Identify and quantify goals. If you don’t know where you’re headed, you won’t know when you get there. Put a stake in the ground, e.g., we want to increase sales by 50% within 12 months.
 
Assess the landscape. Start by understanding how you’ve succeeded to date. Whether or not you’ve ever aimed to increase revenues by 50% in a year, look at your current customers. How many of your top customers would you need to replicate to grow total sales by 50%? Probably fewer than you think. Now identify prospects and stay clear of suspects. Someone who would have good reason to buy from you is a prospect. Someone who is capable of buying your product, but who has no reason to do so is a suspect.
 
Evaluate the odds.
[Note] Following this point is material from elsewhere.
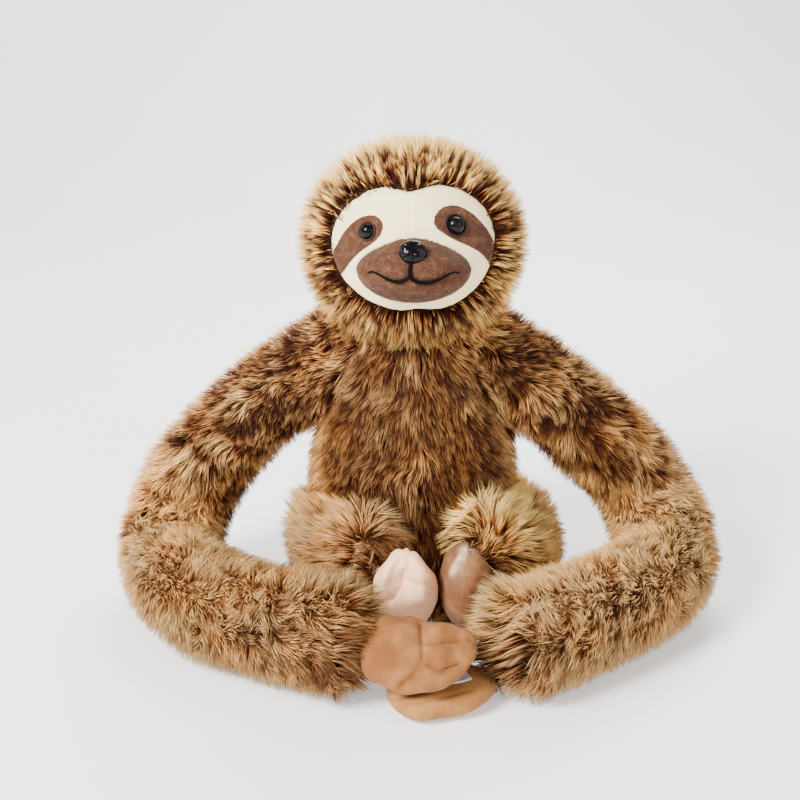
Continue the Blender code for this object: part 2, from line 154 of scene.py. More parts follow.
def note(mesh: Mesh, name: str, values: Array) -> None:
    """Keeps a value for each vertex, which a finish reads."""
    layer = mesh.attributes.new(name, "FLOAT", "POINT")
    layer.data.foreach_set("value", values.astype(np.float32))


def unit(rows: Array) -> Array:
    """The rows scaled to length one."""
    return rows / np.maximum(np.linalg.norm(rows, axis=-1, keepdims=True), 1e-9)


def ramp(values: Array, low: float, high: float) -> Array:
    """A smooth step from 0 at low to 1 at high; low may be the larger."""
    share = np.clip((values - low) / (high - low), 0.0, 1.0)
    return share * share * (3.0 - 2.0 * share)


def bell(values: Array, reach: float, power: float = 2) -> Array:
    """A smooth hill, 1 where the value is 0 and small beyond its reach."""
    return np.exp(-((values / reach) ** power))


def gaps(points: Array, place: Place) -> Array:
    """The distance from each point to one place."""
    return np.linalg.norm(points - np.array(place), axis=1)


def box_of(node: str) -> tuple[Array, Array, Array]:
    """The low corner, the high corner and the middle of a solid's box."""
    low, high = (np.array(corner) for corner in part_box(node))
    return low, high, (low + high) / 2


def tree_of(points: Array, triangles: Array) -> BVHTree:
    """A search tree over a triangle mesh."""
    return BVHTree.FromPolygons(points.tolist(), triangles.tolist(), all_triangles=True)


def tree_over(name: str) -> BVHTree:
    """A search tree over an object of the scene."""
    mesh = bpy.data.objects[name].data
    return tree_of(points_of(mesh), triangles_of(mesh))


def distance_to(tree: BVHTree, points: Array) -> Array:
    """The distance from each point to the nearest place on a mesh."""
    return np.array([tree.find_nearest(Vector(point))[3] for point in points])


def nearest_of(points: Array, chosen: Sequence[int], asked: Array) -> list[tuple[Vector, int, float]]:
    """The nearest chosen point to each place.

    Args:
        points: rows of places.
        chosen: the numbers of those that count.
        asked: the places to start from.

    Returns:
        For each, the point found, its number and its distance.
    """
    tree = KDTree(len(chosen))
    for number in chosen:
        tree.insert(Vector(points[number]), int(number))
    tree.balance()
    return [tree.find(Vector(place)) for place in asked]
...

Assign every prospective sale a probability of success of 25%, 50%, or 75%. (Situations of 100% or 0% have been decided.) If you don’t meet the person who has veto power over spending, give this prospect a 25% probability, no matter how well the discussion goes. Deciding between 50% and 75% probabilities depends on a lot of specifics. Don’t waste time figuring out, say, a 60% probability, because you can’t distinguish between 50% and 60%. This approach tells you where to spend your energy and helps focus your team on what needs to be done.
 
Consider alternatives. What happens if a new, low-price competitor comes on the scene? What will you do if your biggest customer suddenly goes away? These and other life altering conditions occur. Have a contingency plan.
 
Now, implement your plan. You’ll likely learn that conditions in the field changed before you even get out the door. No matter. You’ve thought out your goal and you can adjust it because you know the nuances supporting it. You’ve studied the landscape and know where to go and what to avoid. You have a system for assessing success; it’s just a matter of applying it to new conditions. You’ve also thought how major developments could affect you. In short, you’re ready to go forth and succeed.